Ноги подгибаются, еще некоторое время борюсь с вдруг охватившей слабостью, цепляюсь за перила лестницы, но пальцы разжимаются, я сажусь прямо на грязные ступени. Тошнит, сердце колотится, больно ударяясь о ребра. Напряженные до предела нервы лопаются со звоном, неудержимый поток слез льется из глаз… Я не делаю попыток сдержать их, я вообще ничего не делаю, меня трясет так, что, кажется, вибрирует вся лестница до девятого этажа.

Постепенно истерика прекращается, появляется неодолимое желание с кем-нибудь поделиться радостью. Неважно с кем, но обязательно сейчас, сию минуту! С кем? Вспоминаю о соседе, Прозоровском.
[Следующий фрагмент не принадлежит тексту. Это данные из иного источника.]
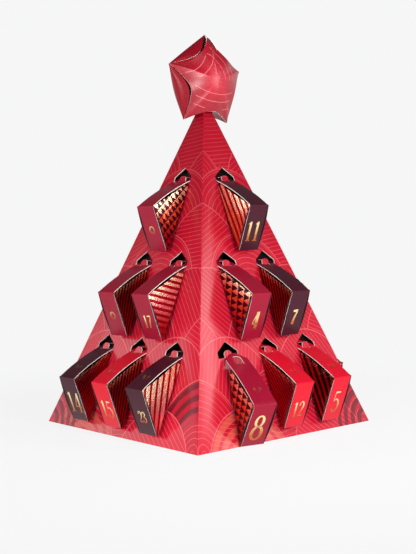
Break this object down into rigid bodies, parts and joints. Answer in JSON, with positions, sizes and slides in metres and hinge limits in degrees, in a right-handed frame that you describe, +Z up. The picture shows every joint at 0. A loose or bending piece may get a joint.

До несчастья, случившегося со мной, мы дружили — благо живем на одной лестничной клетке. Тогда он работал начальником какой-то строительной организации. Стасик называл его «дядя-строитель». Часто, чуть не каждый день, заходили друг к другу в гости. Саша не являлся в то время принципиальным противником некоторых напитков, скорее наоборот. Год или два назад Прозоровского назначили председателем горисполкома. Мне иногда приходилось встречаться с ним — в лифте или на улице. Не желая ставить его в неловкое положение, я никогда не заговаривал с ним, здоровался в том случае, когда сталкивался, что называется «нос к носу» (как и с его женой Аленой). И вот сейчас я кинулся к нему.

Звоню в дверь. Увидев меня, Александр Сергеевич как-то непроизвольно резко отшатывается назад, словно перед ним вооруженный грабитель, но, справившись с собой, задает вопрос: «Вам чего?» Дрожащей рукой протягиваю ему бумажку и выкрикиваю: «Я реабилитирован! Вот бумага…». «Ну и что?» — следует вопрос и бывший «дядя-строитель», а теперь мэр города поворачивается на 90 градусов.

«Я хотел поговорить…». «Записывайтесь на прием», — уже через плечо советует Прозоровский, и перед моим носом захлопывается, обитая дерматином, дверь.